The sticker shock from traditional proxy providers hits hard when you’re trying to scale your data collection. Most services lock you into minimum monthly commitments starting at $500-1,000, regardless of your actual usage. Then comes the real pain: overage charges that can double or triple your expected costs when you exceed arbitrary bandwidth limits.

The per-gigabyte rates alone can kill a startup’s data budget. Traditional residential web scraping proxies charge anywhere from $7 to $15 per GB, meaning a modest scraping task collecting 100GB monthly could cost $700-1,500 just for proxy access. That’s before factoring in the hidden costs that really hurt: failed requests that still consume bandwidth, blocked sessions requiring manual intervention, and the engineering hours lost to implementing workarounds for aggressive anti-bot systems.

Consider a typical scenario: your ML engineer spends three days building scrapers, only to discover that half the requests fail due to IP blocks. Not only have you burned through paid bandwidth on failed attempts, but you’ve also lost valuable development time that could have been spent improving your models. These hidden costs compound quickly, turning what seemed like an affordable data collection strategy into a resource drain.

How AI Startups Can Build Efficient Data Pipelines

Smart AI data collection starts with understanding the full scraping stack.
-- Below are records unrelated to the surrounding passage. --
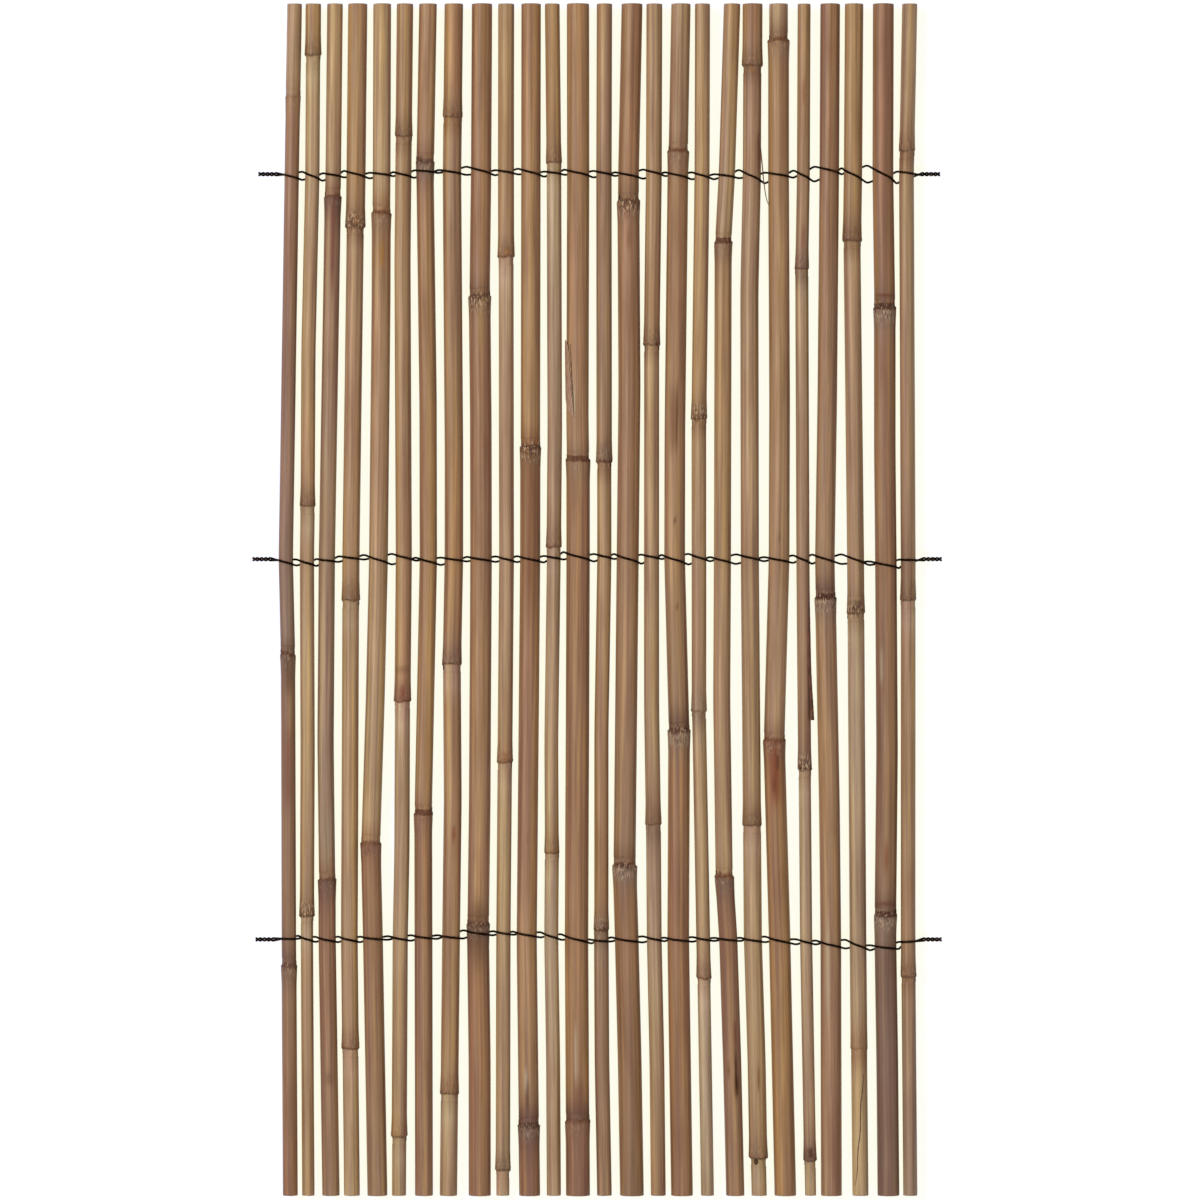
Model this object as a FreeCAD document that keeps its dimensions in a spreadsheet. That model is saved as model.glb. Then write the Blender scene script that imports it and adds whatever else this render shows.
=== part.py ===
import FreeCAD, Part
import math
import os

# A flat section of wired reed screening: hollow reed canes side by side, laced by rows of wire.
# The canes run along Y with their head at +Y, X goes across them and Z is up. The section lies
# on its back, so the lowest wire touches Z = 0, and the origin is under its middle.

doc = FreeCAD.newDocument("reed_screening")
sheet = doc.addObject("Spreadsheet::Sheet", "sizes")
sheet_rows = 0

# Sizes that all canes and wires share, in millimetres
SHARED = {
    "head_margin": 71.5,
    "row_pitch_1": 161.5,
    "row_pitch_2": 159.5,
    "foot_margin": 107.5,
    "cane_wall": 1.2,
    "diaphragm": 1.5,
    "node_swell": 0.3,
    "swell_to_butt": 3.0,
    "swell_to_tip": 1.2,
    "wire_dia": 0.9,
    "wire_clearance": 0.1,
    "bend_length": 1.5,
    "tail_lead": 3.0,
    "tail_pitch": 3.6,
    "tail_turns": 2,
    "tail_spare": 0.16,
}

# The stations at which the canes are placed: both cut ends and the wire rows
STATIONS = ("head", "row_1", "row_2", "row_3", "foot")
ROWS = ("row_1", "row_2", "row_3")
LENGTH = "(sizes.head_margin + sizes.row_pitch_1 + sizes.row_pitch_2 + sizes.foot_margin)"
STATION_Y = {
    "head": f"{LENGTH} / 2",
    "row_1": f"{LENGTH} / 2 - sizes.head_margin",
    "row_2": f"{LENGTH} / 2 - sizes.head_margin - sizes.row_pitch_1",
    "row_3": f"-{LENGTH} / 2 + sizes.foot_margin",
    "foot": f"-{LENGTH} / 2",
}

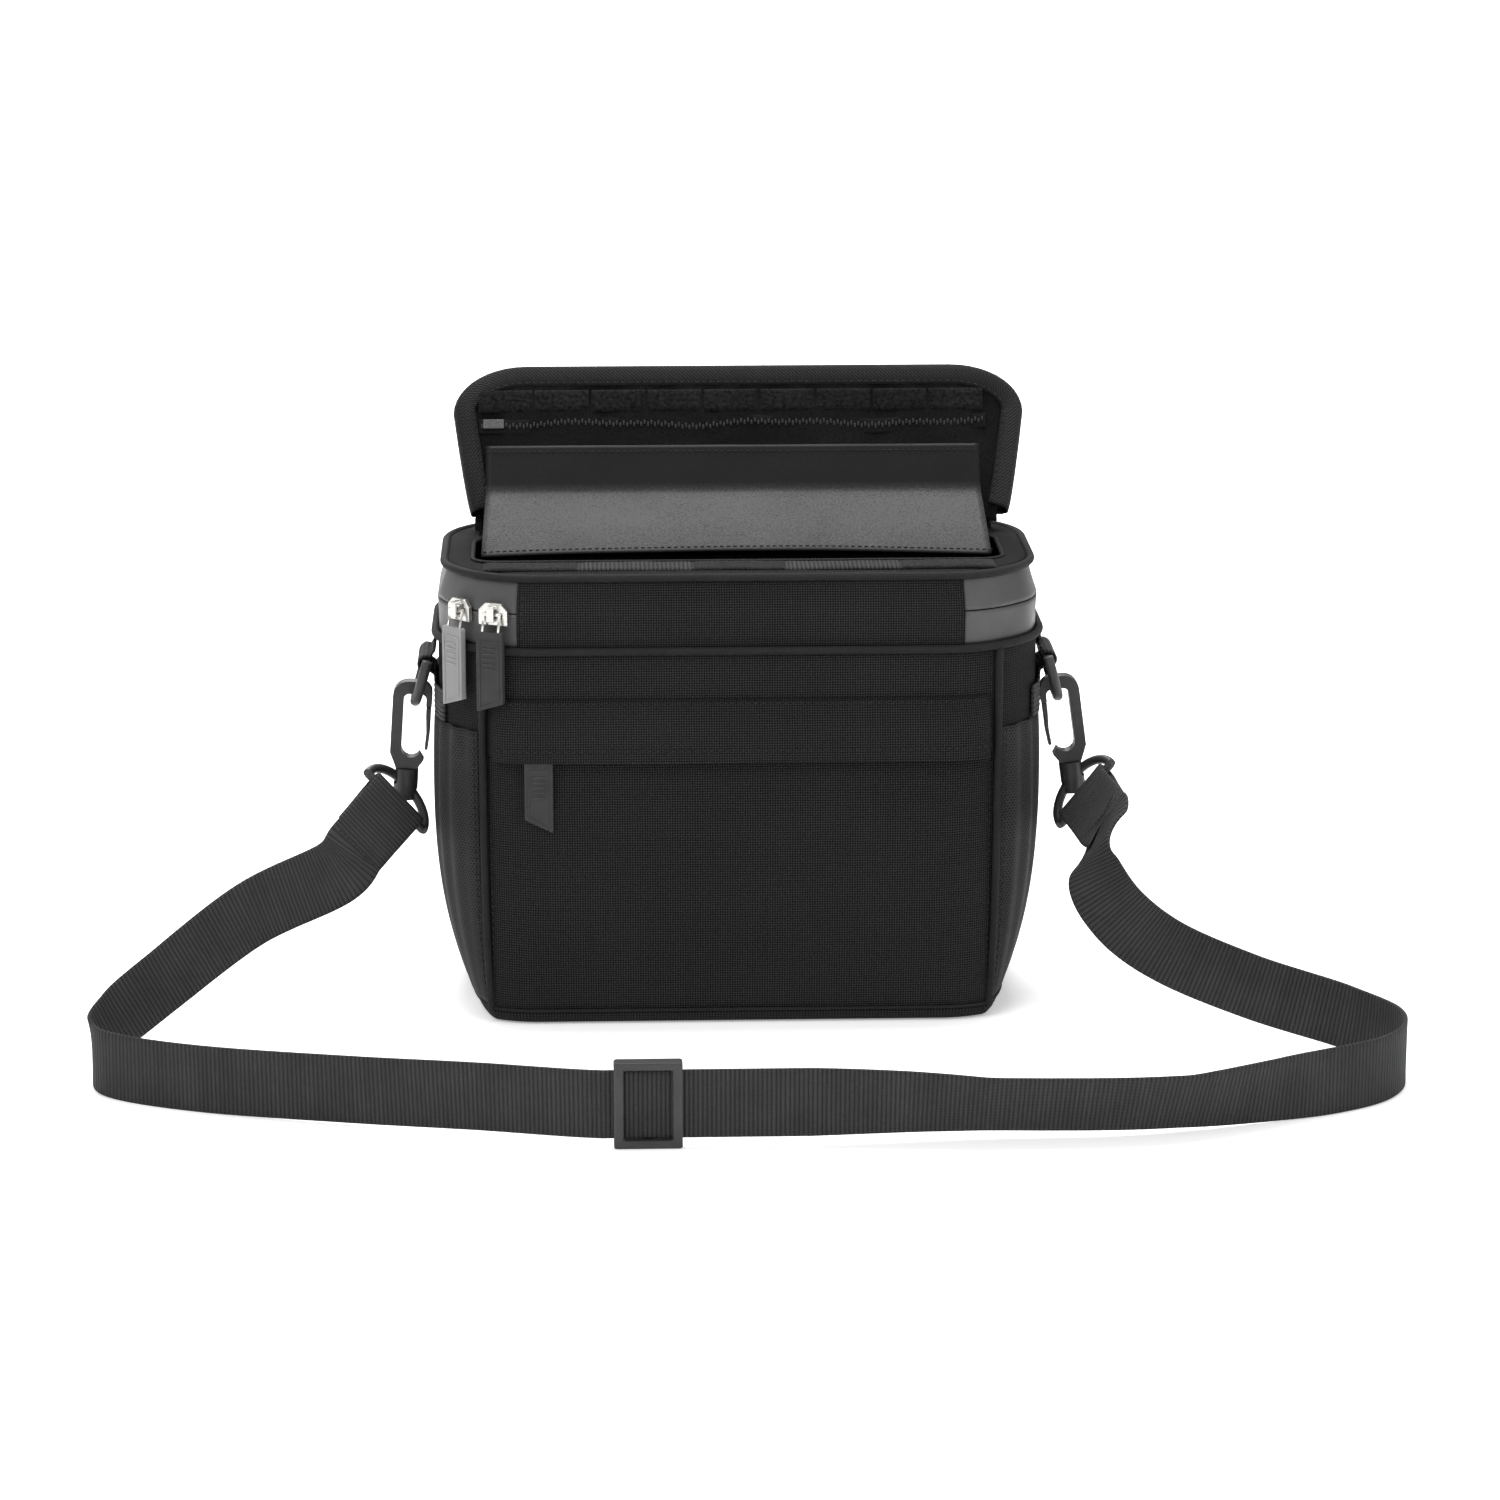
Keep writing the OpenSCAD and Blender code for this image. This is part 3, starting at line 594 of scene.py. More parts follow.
def build_panels():
    low_z, top = 4 * MM, RIM_LO
    half = FRONT_S + MM
    P = patch(-half, half, low_z, top, rough_amp=0.25 * MM, seed=2)
    cloth("front_panel_cloth", P, BODY, 1.6 * MM, "bag", "front_panel", "foam_front")
    back_s = ROUND / 2 - FRONT_S
    s = linspace(back_s, ROUND / 2, 34)
    s = np.concatenate([s, -s[::-1][1:]])
    z = linspace(low_z, top, 52)[:, None]
    P = skin(s, z, 0.4 * MM + rumple(linspace(-0.12, 0.12, s.size), z, 0.5 * MM, 5))
    cloth("back_panel_cloth", P, BODY, 1.6 * MM, "bag", "back_panel", "foam_back", puff=(5, 2.5, 4 * MM))
    for side, tag in SIDES:
        a, b = sorted((side * FRONT_S, side * back_s))
        P = patch(a, b, low_z, top, rough_amp=0.3 * MM, seed=7 + side)
        cloth("side_panel_cloth_" + tag, P, BODY, 1.6 * MM, "bag", "side_panel_" + tag)
        path = skin(side * back_s, linspace(6 * MM, top, 60), 0.3 * MM)
        place(tube("back_seam_" + tag, path, MM, PIPING, 8), "bag")
        path = skin(side * (FRONT_S + 0.6 * MM), linspace(5 * MM, top - MM, 80), 1.3 * MM)
        place(tube("front_piping_" + tag, path, PIPE_R, PIPING, 12), "bag", "front_piping")
        lips = [skin(side * (FRONT_S + d * MM), linspace(5 * MM, top, 60), 0.5 * MM) for d in (-2.6, 3.6)]
        stitches("piping_stitches_" + tag, lips, "bag")


def build_base():
    """Base tray: the bottom, turned up into a low wall with a seam line above it."""
    s = around(240)
    under = skin(s, 0.0, -14 * MM)
    under[:, 2] = 0.4 * MM
    rows = [under * (f, f, 1) for f in (0.02, 0.4, 0.75, 1)]
    for z, g in ((0.2, -6), (0.3, -1.6), (0.9, -0.4), (2.0, 0.5),
                 (3.5, 0.9), (4.8, 0.9), (5.6, 0.5), (6.0, -0.2)):
        rows.append(skin(s, z * MM, g * MM))
    P = np.array(rows)
    P[:, :, 2] = np.maximum(P[:, :, 2], 0.05 * MM)
    cloth("base_tray", P, BODY, 1.2 * MM, "bag", "base_panel", "base_board", "foam_base", wrap=True)
    seam = skin(around(220), 6.6 * MM, 0.5 * MM)
    place(tube("base_seam", seam, 0.75 * MM, PIPING, 8, True), "bag")


def build_front_pocket():
    side_s = FRONT_S - 2.2 * MM

    def g(s, z):
        rise = clamp((z - 6 * MM) / (12 * MM)) * clamp((side_s - np.abs(s)) / (9 * MM))
        return 0.5 * MM + 0.9 * MM * np.sin(rise * PI / 2)

    P = patch(-side_s, side_s, 7.4 * MM, POCKET_TOP + MM, g, 2.6 * MM, 2.6 * MM, 0.22 * MM, 11)
    cloth("front_pocket_cloth", P, BODY, 0.9 * MM, "bag", "front_pocket", puff=(6, 1.2, 1.3 * MM, -0.004))
    # zip behind the storm flap: two tapes and a coil between them
    P = patch(-side_s, side_s, *span("pocket_zip", "z"), 0.9 * MM, 3 * MM, MM)
    cloth("pocket_zip_tape", P, COIL, 0.5 * MM, "bag", "pocket_zip", slot="zip_tape")
    path = skin(linspace(-side_s, side_s, 150), middle("pocket_zip", "z"), 1.3 * MM)
    zip_teeth("pocket_zip_teeth", path, 5 * MM, "bag")


def zip_teeth(name, path, width, body, pitch=1.7 * MM, up=UP):
    """Coil of a closed zip: links leaning to either side in turn."""
    items = []
    for k, (c, t) in enumerate(walk(path, lambda end: np.arange(pitch, end - pitch, pitch))):
        side = up * (0.12 if k % 2 else -0.12) * width
        items.append((c + side, t * pitch * 0.3, up * width * 0.28, np.cross(t, up) * 0.35 * MM))
    place(bricks(name, items, COIL, 0.15 * MM), body, slot="zip_tape")


def build_storm_flap():
    """Flap over the pocket zip: stitched along its top, hemmed at its lower edge."""
    side_s = FRONT_S - 2.6 * MM

    def g(s, z):
        t = (STORM_HI - z) / (STORM_HI - STORM_LO)  # 0 at the seam, 1 at the hem
        reach = np.interp(t, [0, 0.06, 0.28, 0.5, 1], [1.2, 1.8, 3.4, 5.6, 6.2]) * MM
        ends = clamp((side_s - np.abs(s)) / (7 * MM))
        return 0.8 * MM + (reach - 0.8 * MM) * np.sin(ends * PI / 2) ** 0.7

    P = patch(-side_s, side_s, STORM_LO - 2 * MM, STORM_HI, g, 2.6 * MM, 1.1 * MM, 0.2 * MM, 21)
    P[0, :, 2] += rumple(P[0, :, 0], 0, 0.4 * MM, 4)
    cloth("storm_flap_cloth", P, BODY, MM, "storm", "storm_flap")
    s = linspace(-side_s + 2 * MM, side_s - 2 * MM, 160)
    rows = [skin(s, z, g(s, z) + lift * MM)
            for z, lift in ((STORM_HI - 1.4 * MM, 0.25), (STORM_LO + 3.4 * MM, 0.15))]
    stitches("storm_flap_stitches", rows, "storm", "body_fabric")


def build_rims():
    for node, z, g, body in (("lower_rim_piping", RIM_LO, 1.3 * MM, "bag"),
                             ("upper_rim_piping", RIM_HI, 1.1 * MM, "lid")):
        o = tube(node + "_cloth", skin(around(320), z, g), PIPE_R, PIPING, 12, True)
        place(o, body, node)


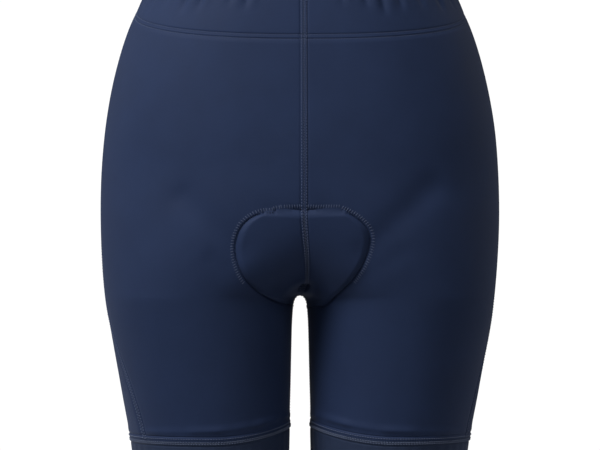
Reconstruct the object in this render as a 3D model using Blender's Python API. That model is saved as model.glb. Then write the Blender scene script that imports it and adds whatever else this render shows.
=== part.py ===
"""Cycling shorts, hollow and filled out as when worn.

Metres, +Z up, with the front toward -Y and the wearer's left toward +X. The origin is the middle
of the waist, half way up the elastic, where the wearer holds the garment.
"""

import math

import bmesh
import bpy
import numpy as np

# Cloth
PANEL_WALL = 0.0012
WAISTBAND_WALL = 0.0022
HEM_WALL = 0.0018
SEAM_GAP = 0.0003

# Level edges: height at the middle, and rise for each metre backward
TOP_EDGE = (0.016, 0.20)
WAIST_SEAM = (-0.048, 0.265)

# Where the legs part, and the crotch point where all four leg panels meet
PARTING_START = -0.180
CROTCH = -0.3006
CREASE_RADIUS = 0.0026
LEG_GAP = 0.0040
LEG_GAP_CURVE = 0.0033
LEG_SPREAD = 0.025

# Leg bands
HEM_SEAM = -0.426
HEM_LIFT = 0.012
HEM_HEIGHT = 0.046

# The body's sections, from the leg edge up to the top edge, and below these to keep the curve
SECTION_COLUMNS = ("height", "half_width", "front", "back", "squareness")
SECTIONS = (
    (-0.500, 0.1400, 0.0730, 0.0730, 2.10),
    (-0.473, 0.1450, 0.0750, 0.0740, 2.10),
    (-0.430, 0.1508, 0.0795, 0.0770, 2.10),
    (-0.385, 0.1590, 0.0860, 0.0820, 2.12),
    (-0.345, 0.1660, 0.0920, 0.0905, 2.16),
    (-0.305, 0.1725, 0.0985, 0.1020, 2.22),
    (-0.265, 0.1762, 0.1060, 0.1165, 2.28),
    (-0.225, 0.1775, 0.1110, 0.1255, 2.30),
    (-0.185, 0.1763, 0.1120, 0.1275, 2.30),
    (-0.145, 0.1723, 0.1105, 0.1240, 2.30),
    (-0.105, 0.1645, 0.1075, 0.1160, 2.30),
    (-0.065, 0.1525, 0.1030, 0.1070, 2.30),
    (-0.025, 0.1345, 0.0965, 0.1000, 2.28),
    (0.010, 0.1225, 0.0920, 0.0960, 2.26),
    (0.045, 0.1160, 0.0890, 0.0930, 2.25),
)

# Side seams: how far each has turned forward from the garment's side, in degrees
SIDE_SEAM_COLUMNS = ("height", "right", "left")
SIDE_SEAMS = (
    (-0.473, 41.0, 28.0),
    (-0.430, 38.0, 25.0),
    (-0.385, 31.0, 20.0),
    (-0.350, 20.0, 12.0),
    (-0.310, 4.0, 2.0),
    (-0.250, -5.0, -5.0),
    (-0.150, -8.0, -8.0),
    (-0.050, -8.0, -8.0),
    (0.045, -8.0, -8.0),
)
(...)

Your typical setup includes web scrapers (whether using Python libraries like BeautifulSoup or Scrapy), proxy server rotation services, job schedulers for managing concurrent requests, and cloud storage for your collected data. Each component affects both cost and efficiency.

The key to affordable scraping lies in optimization at every layer. Start with intelligent IP rotation, don’t burn through proxies by hammering sites from the same IP. Implement distributed scraping across multiple threads or containers, but respect rate limits to avoid triggering defensive measures. Use lightweight HTTP headers that mimic real browsers without the overhead of full browser automation. A smart proxy manager can automate much of this complexity, handling rotation logic and retry mechanisms automatically.

Most importantly, design your scrapers to fail gracefully. Implement exponential backoff for retries, cache successful responses to avoid redundant requests, and monitor your success rates closely. A well-architected scraping pipeline can reduce proxy costs by 40-60% compared to naive implementations that treat bandwidth as unlimited.

For teams wondering "how do I scrape data for machine learning without getting blocked?" or "what’s the cheapest way to collect training data at scale?", the answer lies in smart architecture combined with the right scraping proxy infrastructure.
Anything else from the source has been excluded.